-- DATA BLOCK --
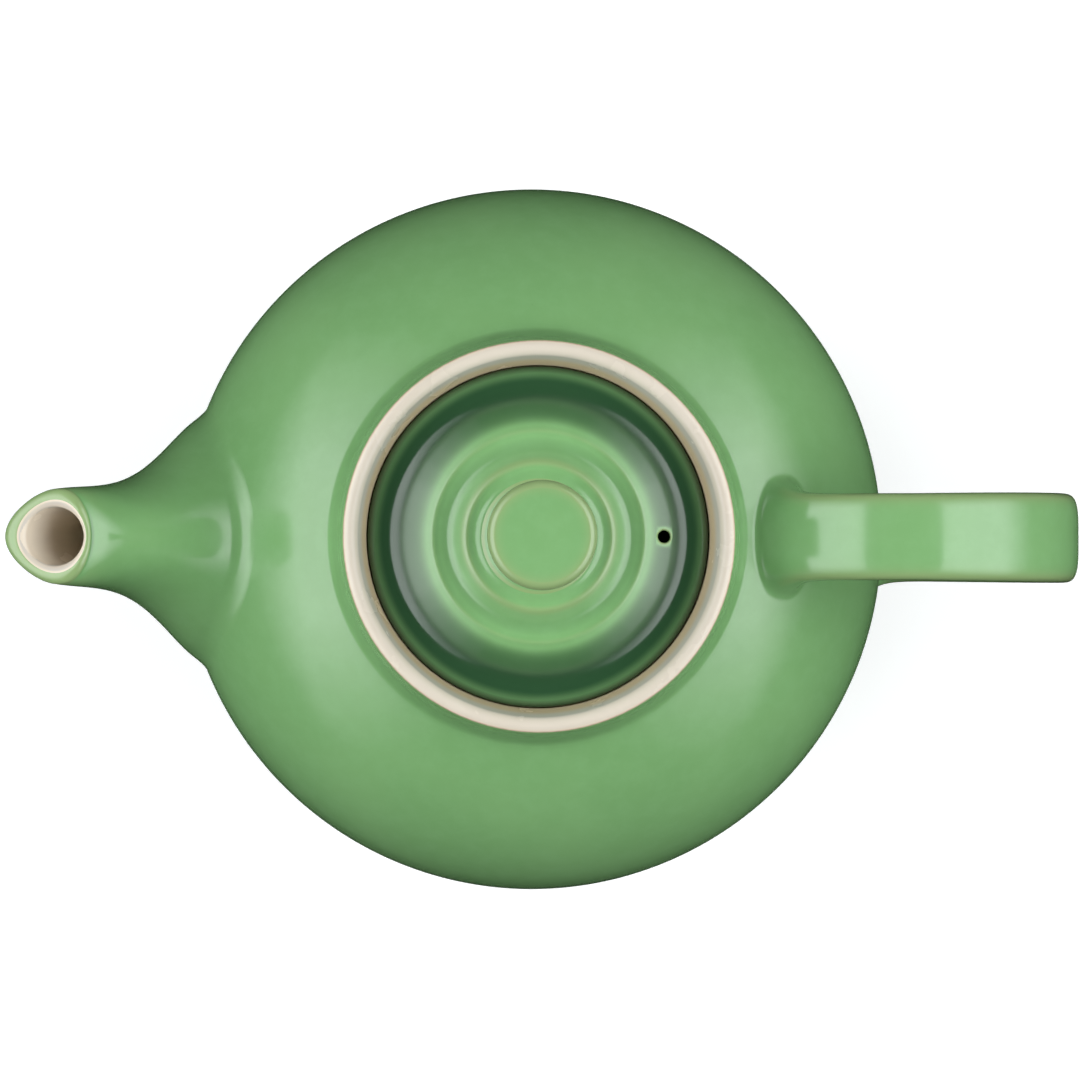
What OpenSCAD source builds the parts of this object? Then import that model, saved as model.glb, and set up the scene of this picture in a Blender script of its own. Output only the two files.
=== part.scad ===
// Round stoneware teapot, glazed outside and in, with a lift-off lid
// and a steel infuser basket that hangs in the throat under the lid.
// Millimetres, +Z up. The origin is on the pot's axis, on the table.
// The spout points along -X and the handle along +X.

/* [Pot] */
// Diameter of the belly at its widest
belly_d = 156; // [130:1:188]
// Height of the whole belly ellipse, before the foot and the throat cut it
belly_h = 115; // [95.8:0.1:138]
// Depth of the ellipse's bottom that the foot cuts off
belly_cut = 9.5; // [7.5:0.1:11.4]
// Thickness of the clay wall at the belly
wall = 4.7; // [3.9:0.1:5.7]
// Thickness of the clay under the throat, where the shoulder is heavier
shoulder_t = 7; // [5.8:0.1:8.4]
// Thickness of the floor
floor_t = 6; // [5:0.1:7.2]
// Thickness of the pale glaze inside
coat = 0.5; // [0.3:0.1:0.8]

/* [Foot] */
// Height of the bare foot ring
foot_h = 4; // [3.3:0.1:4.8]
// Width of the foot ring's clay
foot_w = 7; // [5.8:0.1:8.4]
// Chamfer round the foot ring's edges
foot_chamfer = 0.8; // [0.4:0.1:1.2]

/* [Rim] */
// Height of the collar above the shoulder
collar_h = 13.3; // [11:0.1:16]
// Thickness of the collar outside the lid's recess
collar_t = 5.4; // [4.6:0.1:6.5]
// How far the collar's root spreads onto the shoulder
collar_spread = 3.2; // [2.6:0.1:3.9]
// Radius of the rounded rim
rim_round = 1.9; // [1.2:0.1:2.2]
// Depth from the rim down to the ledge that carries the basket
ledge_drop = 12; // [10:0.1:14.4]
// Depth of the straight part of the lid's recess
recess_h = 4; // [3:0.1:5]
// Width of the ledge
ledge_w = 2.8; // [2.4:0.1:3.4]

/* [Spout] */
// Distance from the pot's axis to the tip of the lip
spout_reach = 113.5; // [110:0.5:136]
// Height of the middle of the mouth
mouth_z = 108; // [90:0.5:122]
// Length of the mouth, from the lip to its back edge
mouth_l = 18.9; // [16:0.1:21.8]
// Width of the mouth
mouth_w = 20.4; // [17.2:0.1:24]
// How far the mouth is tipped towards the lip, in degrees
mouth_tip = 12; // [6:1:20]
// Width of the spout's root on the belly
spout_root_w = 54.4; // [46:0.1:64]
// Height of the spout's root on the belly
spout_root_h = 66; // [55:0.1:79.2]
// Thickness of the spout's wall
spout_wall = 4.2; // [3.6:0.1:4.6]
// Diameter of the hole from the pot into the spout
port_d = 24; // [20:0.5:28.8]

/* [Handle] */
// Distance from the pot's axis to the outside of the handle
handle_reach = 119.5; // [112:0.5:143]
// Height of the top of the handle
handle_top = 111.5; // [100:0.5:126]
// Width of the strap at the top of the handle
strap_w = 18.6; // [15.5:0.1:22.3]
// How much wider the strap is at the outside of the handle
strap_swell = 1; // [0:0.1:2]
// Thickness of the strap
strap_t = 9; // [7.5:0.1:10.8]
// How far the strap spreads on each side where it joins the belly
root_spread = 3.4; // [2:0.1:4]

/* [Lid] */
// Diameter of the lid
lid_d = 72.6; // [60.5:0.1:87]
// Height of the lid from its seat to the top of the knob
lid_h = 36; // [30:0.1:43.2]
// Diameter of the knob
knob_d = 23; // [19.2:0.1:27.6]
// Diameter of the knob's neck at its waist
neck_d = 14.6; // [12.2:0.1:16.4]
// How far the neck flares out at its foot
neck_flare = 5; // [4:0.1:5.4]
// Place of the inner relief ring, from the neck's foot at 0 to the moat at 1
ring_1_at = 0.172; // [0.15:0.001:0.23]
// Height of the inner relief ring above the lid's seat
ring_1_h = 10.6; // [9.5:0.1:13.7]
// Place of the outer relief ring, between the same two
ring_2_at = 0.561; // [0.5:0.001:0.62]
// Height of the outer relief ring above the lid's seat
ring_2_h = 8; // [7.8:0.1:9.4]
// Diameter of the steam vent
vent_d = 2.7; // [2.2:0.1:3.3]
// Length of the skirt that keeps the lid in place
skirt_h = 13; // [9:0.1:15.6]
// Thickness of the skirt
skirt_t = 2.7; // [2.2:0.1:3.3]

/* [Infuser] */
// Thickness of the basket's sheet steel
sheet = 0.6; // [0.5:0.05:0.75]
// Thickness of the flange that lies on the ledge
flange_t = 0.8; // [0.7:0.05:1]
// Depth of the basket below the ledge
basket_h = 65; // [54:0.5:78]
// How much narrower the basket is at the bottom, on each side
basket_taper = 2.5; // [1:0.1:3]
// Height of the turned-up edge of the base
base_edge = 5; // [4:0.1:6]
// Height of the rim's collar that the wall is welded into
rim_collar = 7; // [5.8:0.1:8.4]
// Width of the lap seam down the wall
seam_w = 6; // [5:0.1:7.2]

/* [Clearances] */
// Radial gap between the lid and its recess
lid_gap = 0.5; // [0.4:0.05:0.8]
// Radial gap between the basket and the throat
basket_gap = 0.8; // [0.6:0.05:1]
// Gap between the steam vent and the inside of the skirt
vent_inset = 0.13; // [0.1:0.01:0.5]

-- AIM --
Can you give every line above again, exactly as written?

-- EXERCISE SOLUTION --
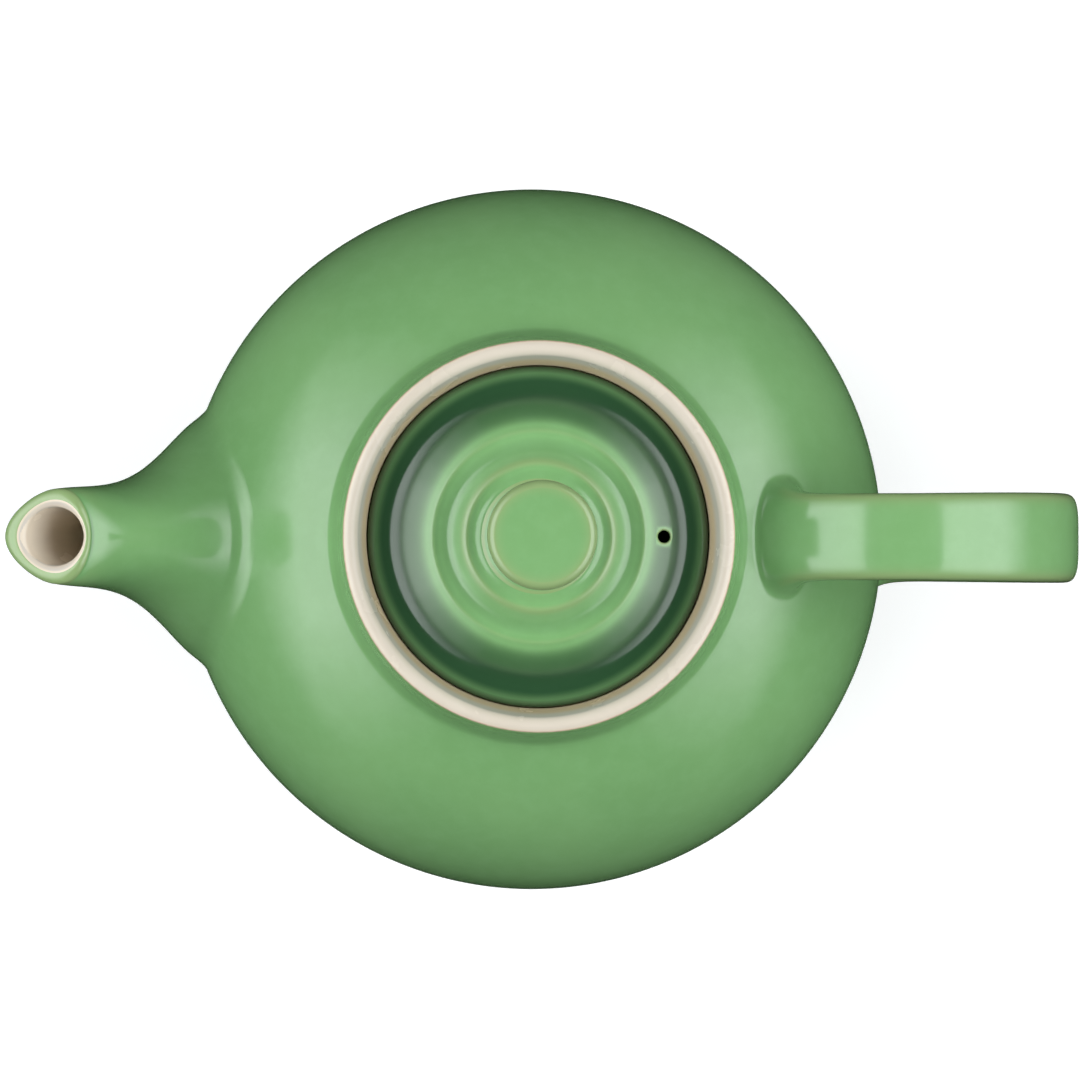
What OpenSCAD source builds the parts of this object? Then import that model, saved as model.glb, and set up the scene of this picture in a Blender script of its own. Output only the two files.
=== part.scad ===
// Round stoneware teapot, glazed outside and in, with a lift-off lid
// and a steel infuser basket that hangs in the throat under the lid.
// Millimetres, +Z up. The origin is on the pot's axis, on the table.
// The spout points along -X and the handle along +X.

/* [Pot] */
// Diameter of the belly at its widest
belly_d = 156; // [130:1:188]
// Height of the whole belly ellipse, before the foot and the throat cut it
belly_h = 115; // [95.8:0.1:138]
// Depth of the ellipse's bottom that the foot cuts off
belly_cut = 9.5; // [7.5:0.1:11.4]
// Thickness of the clay wall at the belly
wall = 4.7; // [3.9:0.1:5.7]
// Thickness of the clay under the throat, where the shoulder is heavier
shoulder_t = 7; // [5.8:0.1:8.4]
// Thickness of the floor
floor_t = 6; // [5:0.1:7.2]
// Thickness of the pale glaze inside
coat = 0.5; // [0.3:0.1:0.8]

/* [Foot] */
// Height of the bare foot ring
foot_h = 4; // [3.3:0.1:4.8]
// Width of the foot ring's clay
foot_w = 7; // [5.8:0.1:8.4]
// Chamfer round the foot ring's edges
foot_chamfer = 0.8; // [0.4:0.1:1.2]

/* [Rim] */
// Height of the collar above the shoulder
collar_h = 13.3; // [11:0.1:16]
// Thickness of the collar outside the lid's recess
collar_t = 5.4; // [4.6:0.1:6.5]
// How far the collar's root spreads onto the shoulder
collar_spread = 3.2; // [2.6:0.1:3.9]
// Radius of the rounded rim
rim_round = 1.9; // [1.2:0.1:2.2]
// Depth from the rim down to the ledge that carries the basket
ledge_drop = 12; // [10:0.1:14.4]
// Depth of the straight part of the lid's recess
recess_h = 4; // [3:0.1:5]
// Width of the ledge
ledge_w = 2.8; // [2.4:0.1:3.4]

/* [Spout] */
// Distance from the pot's axis to the tip of the lip
spout_reach = 113.5; // [110:0.5:136]
// Height of the middle of the mouth
mouth_z = 108; // [90:0.5:122]
// Length of the mouth, from the lip to its back edge
mouth_l = 18.9; // [16:0.1:21.8]
// Width of the mouth
mouth_w = 20.4; // [17.2:0.1:24]
// How far the mouth is tipped towards the lip, in degrees
mouth_tip = 12; // [6:1:20]
// Width of the spout's root on the belly
spout_root_w = 54.4; // [46:0.1:64]
// Height of the spout's root on the belly
spout_root_h = 66; // [55:0.1:79.2]
// Thickness of the spout's wall
spout_wall = 4.2; // [3.6:0.1:4.6]
// Diameter of the hole from the pot into the spout
port_d = 24; // [20:0.5:28.8]

/* [Handle] */
// Distance from the pot's axis to the outside of the handle
handle_reach = 119.5; // [112:0.5:143]
// Height of the top of the handle
handle_top = 111.5; // [100:0.5:126]
// Width of the strap at the top of the handle
strap_w = 18.6; // [15.5:0.1:22.3]
// How much wider the strap is at the outside of the handle
strap_swell = 1; // [0:0.1:2]
// Thickness of the strap
strap_t = 9; // [7.5:0.1:10.8]
// How far the strap spreads on each side where it joins the belly
root_spread = 3.4; // [2:0.1:4]

/* [Lid] */
// Diameter of the lid
lid_d = 72.6; // [60.5:0.1:87]
// Height of the lid from its seat to the top of the knob
lid_h = 36; // [30:0.1:43.2]
// Diameter of the knob
knob_d = 23; // [19.2:0.1:27.6]
// Diameter of the knob's neck at its waist
neck_d = 14.6; // [12.2:0.1:16.4]
// How far the neck flares out at its foot
neck_flare = 5; // [4:0.1:5.4]
// Place of the inner relief ring, from the neck's foot at 0 to the moat at 1
ring_1_at = 0.172; // [0.15:0.001:0.23]
// Height of the inner relief ring above the lid's seat
ring_1_h = 10.6; // [9.5:0.1:13.7]
// Place of the outer relief ring, between the same two
ring_2_at = 0.561; // [0.5:0.001:0.62]
// Height of the outer relief ring above the lid's seat
ring_2_h = 8; // [7.8:0.1:9.4]
// Diameter of the steam vent
vent_d = 2.7; // [2.2:0.1:3.3]
// Length of the skirt that keeps the lid in place
skirt_h = 13; // [9:0.1:15.6]
// Thickness of the skirt
skirt_t = 2.7; // [2.2:0.1:3.3]

/* [Infuser] */
// Thickness of the basket's sheet steel
sheet = 0.6; // [0.5:0.05:0.75]
// Thickness of the flange that lies on the ledge
flange_t = 0.8; // [0.7:0.05:1]
// Depth of the basket below the ledge
basket_h = 65; // [54:0.5:78]
// How much narrower the basket is at the bottom, on each side
basket_taper = 2.5; // [1:0.1:3]
// Height of the turned-up edge of the base
base_edge = 5; // [4:0.1:6]
// Height of the rim's collar that the wall is welded into
rim_collar = 7; // [5.8:0.1:8.4]
// Width of the lap seam down the wall
seam_w = 6; // [5:0.1:7.2]

/* [Clearances] */
// Radial gap between the lid and its recess
lid_gap = 0.5; // [0.4:0.05:0.8]
// Radial gap between the basket and the throat
basket_gap = 0.8; // [0.6:0.05:1]
// Gap between the steam vent and the inside of the skirt
vent_inset = 0.13; // [0.1:0.01:0.5]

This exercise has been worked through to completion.